Monica Chatmon kept all of us moving in the same direction. Behind every meeting, every deadline, every document, and every last-minute revision was Monica’s incredible organizational skill, calm presence, and unwavering attention to detail. She made it possible for the rest of us to focus on building the project because she never stopped making sure the project itself kept moving.
Getting to learn from each of them—and somehow being trusted to bring all of those perspectives together into one proposal—was one of the greatest privileges of my career.
The best part of writing my first federal grant wasn’t the proposal—it was the people. Every one of these remarkable women brought expertise I didn’t have, asked questions I hadn’t considered, and made BioReady stronger because they weren’t afraid to challenge the idea. From clinical preparedness and global engagement to creative technology, commercialization, evaluation, and project management, this team reminded me that great leadership isn’t about having all the answers. It’s about surrounding yourself with people who do. Thank you to Dr. Beth Beam, Dr. Jane Meza, Dr. Zenghan (Hannah) Tong, Tess McKinney, Anna Johnston, Monica Chatmon, and Dr.

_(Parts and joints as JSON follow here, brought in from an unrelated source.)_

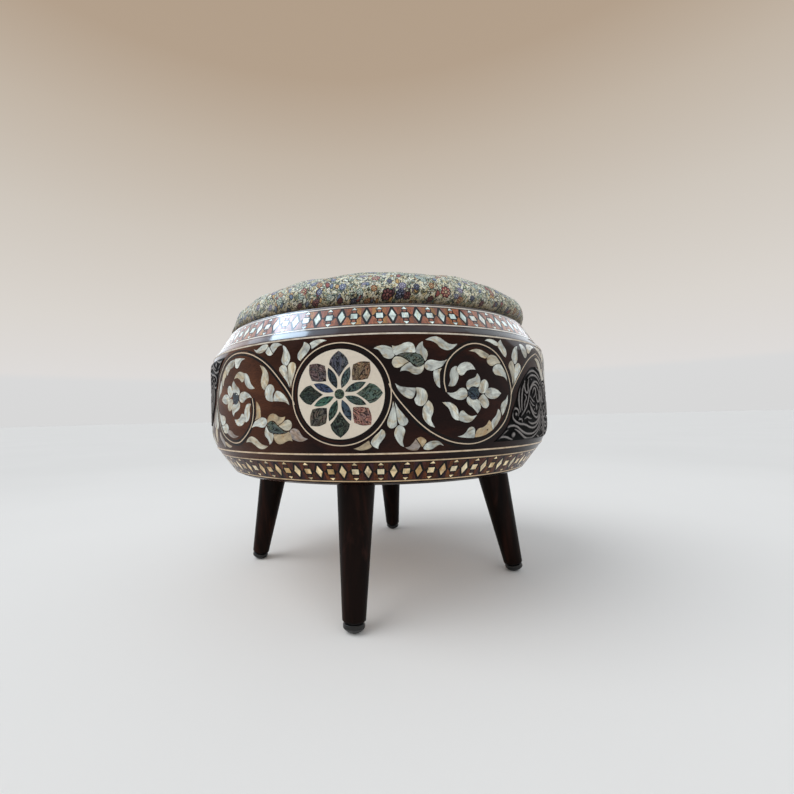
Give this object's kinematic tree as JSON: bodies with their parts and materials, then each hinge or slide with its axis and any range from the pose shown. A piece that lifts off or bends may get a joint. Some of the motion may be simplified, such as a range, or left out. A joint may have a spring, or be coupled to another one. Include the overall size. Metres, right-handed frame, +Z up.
{
  "type": "moroccan kursi stool",
  "caption": "Round inlaid wooden drum stool with bevelled rims, marquetry bands, a crowned lift-off brocade seat and splayed tapered legs on levelling feet.",
  "frame": {"origin": "on the floor under the middle of the drum", "axes": "+Z up; -Y is the side with the front medallion and the front leg; +X is its right"},
  "size_m": [0.45, 0.45, 0.3815],
  "materials": {
    "walnut_lacquer": "high gloss lacquer over dark walnut",
    "bone": "polished bone",
    "marquetry": "polished wood and shell marquetry",
    "ebonised_wood": "satin, carved",
    "raw_wood": "bare plywood",
    "brocade": "woven brocade",
    "foam": "open cell foam",
    "leg_lacquer": "dark satin lacquer",
    "zinc_steel": "zinc plated",
    "brass": "plain",
    "pad_plastic": "moulded"
  },
  "bodies": {
    "drum": {"base_board": "raw_wood", "bone_string_lower_foot": "bone", "bone_string_lower_head": "bone", "bone_string_upper_foot": "bone", "bone_string_upper_head": "bone", "bone_string_wall_foot": "bone", "bone_string_wall_head": "bone", "carved_panel_back": "ebonised_wood", "carved_panel_front_left": "ebonised_wood", "carved_panel_front_right": "ebonised_wood", "drum_wall": "walnut_lacquer", "foot_insert_back": "brass", "foot_insert_front": "brass", "foot_insert_left": "brass", "foot_insert_right": "brass", "hanger_bolt_back": "zinc_steel", "hanger_bolt_front": "zinc_steel", "hanger_bolt_left": "zinc_steel", "hanger_bolt_right": "zinc_steel", "leg_back": "leg_lacquer", "leg_front": "leg_lacquer", "leg_left": "leg_lacquer", "leg_plate_back": "zinc_steel", "leg_plate_front": "zinc_steel", "leg_plate_left": "zinc_steel", "leg_plate_right": "zinc_steel", "leg_right": "leg_lacquer", "lower_marquetry_band": "marquetry", "lower_rim": "walnut_lacquer", "medallion_back_left": "bone", "medallion_back_right": "bone", "medallion_front": "bone", "plate_screw_back_1": "zinc_steel", "plate_screw_back_2": "zinc_steel", "plate_screw_back_3": "zinc_steel", "plate_screw_front_1": "zinc_steel", "plate_screw_front_2": "zinc_steel", "plate_screw_front_3": "zinc_steel", "plate_screw_left_1": "zinc_steel", "plate_screw_left_2": "zinc_steel", "plate_screw_left_3": "zinc_steel", "plate_screw_right_1": "zinc_steel", "plate_screw_right_2": "zinc_steel", "plate_screw_right_3": "zinc_steel", "upper_marquetry_band": "marquetry", "upper_rim": "walnut_lacquer"},
    "seat": {"seat_board": "raw_wood", "seat_cover": "brocade", "seat_foam": "foam", "seat_locator_ring": "raw_wood"},
    "foot_front": {"foot_stud_front": "zinc_steel", "foot_pad_front": "pad_plastic"},
    "foot_right": {"foot_stud_right": "zinc_steel", "foot_pad_right": "pad_plastic"},
    "foot_back": {"foot_stud_back": "zinc_steel", "foot_pad_back": "pad_plastic"},
    "foot_left": {"foot_stud_left": "zinc_steel", "foot_pad_left": "pad_plastic"}
  },
  "joints": [
    {"name": "seat_lift", "type": "slide", "parent": "drum", "child": "seat", "axis": [0, 0, 1], "range_m": [0, 0.15]},
    {"name": "foot_front_screw", "type": "slide", "parent": "drum", "child": "foot_front", "axis": [0, -0.1908, -0.9816], "range_m": [0, 0.01]},
    {"name": "foot_right_screw", "type": "slide", "parent": "drum", "child": "foot_right", "axis": [0.1908, 0, -0.9816], "range_m": [0, 0.01]},
    {"name": "foot_back_screw", "type": "slide", "parent": "drum", "child": "foot_back", "axis": [0, 0.1908, -0.9816], "range_m": [0, 0.01]},
    {"name": "foot_left_screw", "type": "slide", "parent": "drum", "child": "foot_left", "axis": [-0.1908, 0, -0.9816], "range_m": [0, 0.01]}
  ]
}
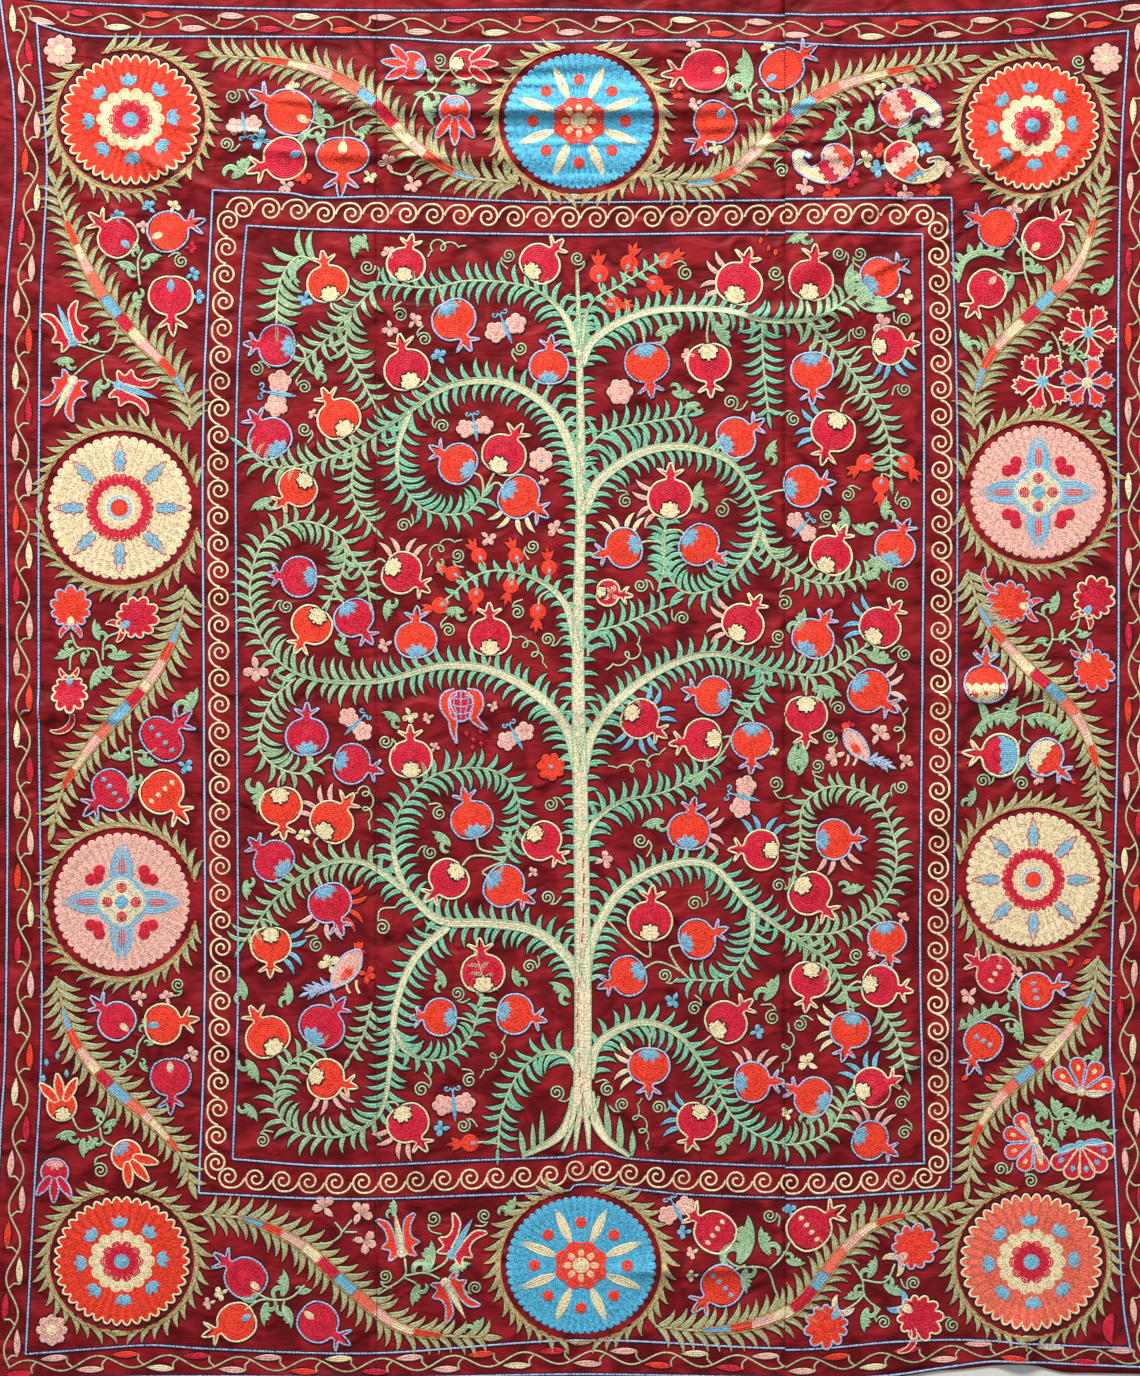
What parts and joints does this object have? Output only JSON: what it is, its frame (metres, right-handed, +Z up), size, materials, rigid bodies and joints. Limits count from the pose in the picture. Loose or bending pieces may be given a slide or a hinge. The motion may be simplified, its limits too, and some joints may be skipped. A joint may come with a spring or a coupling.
{
  "type": "suzani embroidered textile",
  "caption": "Large rectangular silk suzani, embroidered all over with a pomegranate tree, rosettes and leafy vines inside scrolled borders, laid out flat.",
  "frame": {"origin": "centre of the cloth's outline, on the surface it lies on", "axes": "+Z up out of the embroidered face, +Y to the top edge of the design, +X to its right"},
  "size_m": [1.457, 1.7, 0.0085],
  "materials": {
    "embroidered_silk": "burgundy silk with silk chain stitch"
  },
  "bodies": {
    "root": {"panel_left": "embroidered_silk", "panel_middle": "embroidered_silk", "panel_right": "embroidered_silk"}
  },
  "joints": []
}
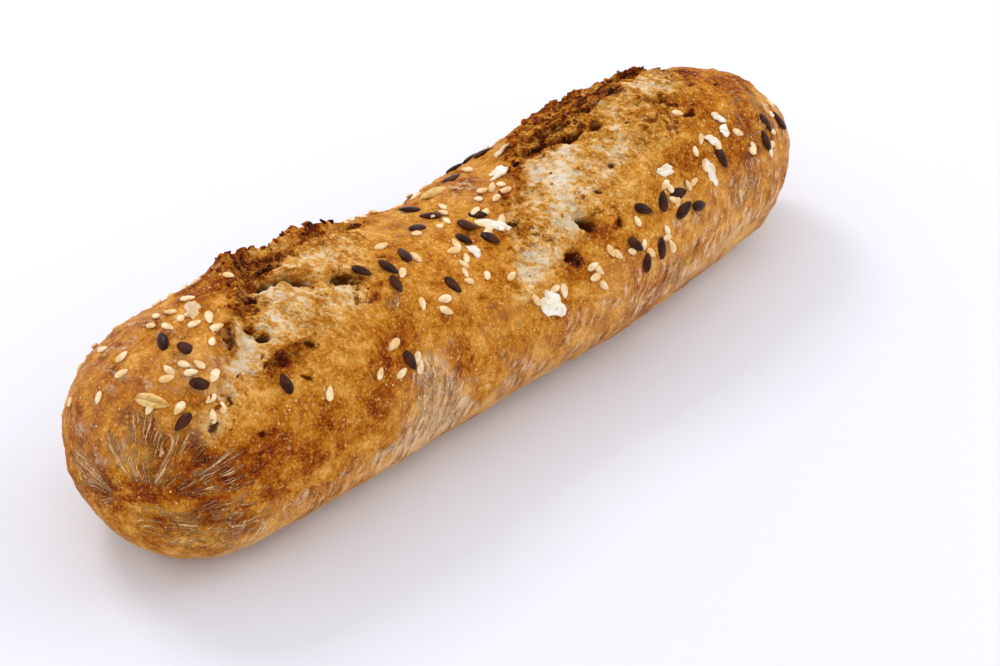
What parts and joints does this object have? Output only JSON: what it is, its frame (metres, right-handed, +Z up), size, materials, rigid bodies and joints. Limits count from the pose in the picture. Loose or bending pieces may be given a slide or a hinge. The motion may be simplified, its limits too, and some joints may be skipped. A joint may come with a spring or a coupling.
{
  "type": "seeded demi-baguette",
  "caption": "Short crusty baguette with rounded ends and two slanting scores burst open to rough crumb, its crust scattered with sesame, linseeds, oat flakes and grains",
  "frame": {"origin": "on the surface the loaf stands on, under the middle of its sole", "axes": "+X along the loaf from the wider end to the narrower end, +Y to the side where the torn ears stand, +Z up"},
  "size_m": [0.21, 0.0598, 0.0537],
  "materials": {
    "crust": "golden-brown baked crust, satin, with torn pale crumb and dark toasted edges in the two scores",
    "linseed": "glossy dark brown seed coat",
    "oat_flake": "matt floury white flake",
    "grain": "satin straw-coloured whole grain",
    "sesame": "satin cream seed coat"
  },
  "bodies": {
    "root": {"loaf": "crust", "grain_01": "grain", "grain_02": "grain", "grain_03": "grain", "linseed_01": "linseed", "linseed_02": "linseed", "linseed_03": "linseed", "linseed_04": "linseed", "linseed_05": "linseed", "linseed_06": "linseed", "linseed_07": "linseed", "linseed_08": "linseed", "linseed_09": "linseed", "linseed_10": "linseed", "linseed_11": "linseed", "linseed_12": "linseed", "linseed_13": "linseed", "linseed_14": "linseed", "linseed_15": "linseed", "linseed_16": "linseed", "linseed_17": "linseed", "linseed_18": "linseed", "linseed_19": "linseed", "linseed_20": "linseed", "linseed_21": "linseed", "linseed_22": "linseed", "linseed_23": "linseed", "linseed_24": "linseed", "linseed_25": "linseed", "linseed_26": "linseed", "linseed_27": "linseed", "linseed_28": "linseed", "linseed_29": "linseed", "linseed_30": "linseed", "linseed_31": "linseed", "linseed_32": "linseed", "linseed_33": "linseed", "linseed_34": "linseed", "linseed_35": "linseed", "linseed_36": "linseed", "linseed_37": "linseed", "linseed_38": "linseed", "linseed_39": "linseed", "linseed_40": "linseed", "oat_flake_01": "oat_flake", "oat_flake_02": "oat_flake", "oat_flake_03": "oat_flake", "oat_flake_04": "oat_flake", "oat_flake_05": "oat_flake", "oat_flake_06": "oat_flake", "oat_flake_07": "oat_flake", "oat_flake_08": "oat_flake", "oat_flake_09": "oat_flake", "oat_flake_10": "oat_flake", "oat_flake_11": "oat_flake"}
  },
  "joints": []
}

Amy McFeely for making this one of the most rewarding experiences of my career.
Lesson #5: Partnerships Aren’t Just a Requirement.
They’re the project.
One of the greatest joys of this experience was seeing how many organizations wanted to be part of something bigger than themselves.
Thank you to the incredible partners who helped shape BioReady and shared our vision:
- University of Nebraska Medical Center
- UNeTech Institute
- Office of Global Engagement
- Davis Global Center
- Nebraska Biocontainment Unit
- Omaha Virtual Reality Pipeline (OVRP)
- Metropolitan Community College
- Category 1 Consulting
- XR Renegades
- The City of Omaha
- Our international creative technology partners and artists who believed in this vision from the beginning.
Every conversation strengthened the proposal. Every letter of support reminded me that meaningful innovation is always collaborative.
And Finally…
Whether BioReady is funded or not, I’m proud of what we created.
I’m proud of the relationships. I’m proud of the countless revisions. I’m proud that we built something rooted in collaboration instead of ego.
Most of all, I’m grateful.
Grateful to everyone who answered a question, reviewed a paragraph, challenged an assumption, shared expertise, or simply believed this crazy idea was worth pursuing.
This project changed me. It made me a better grant writer. It made me a better collaborator. And I think it made me a better leader.
Now…I’d really like to never look at another federal budget narrative for at least a week.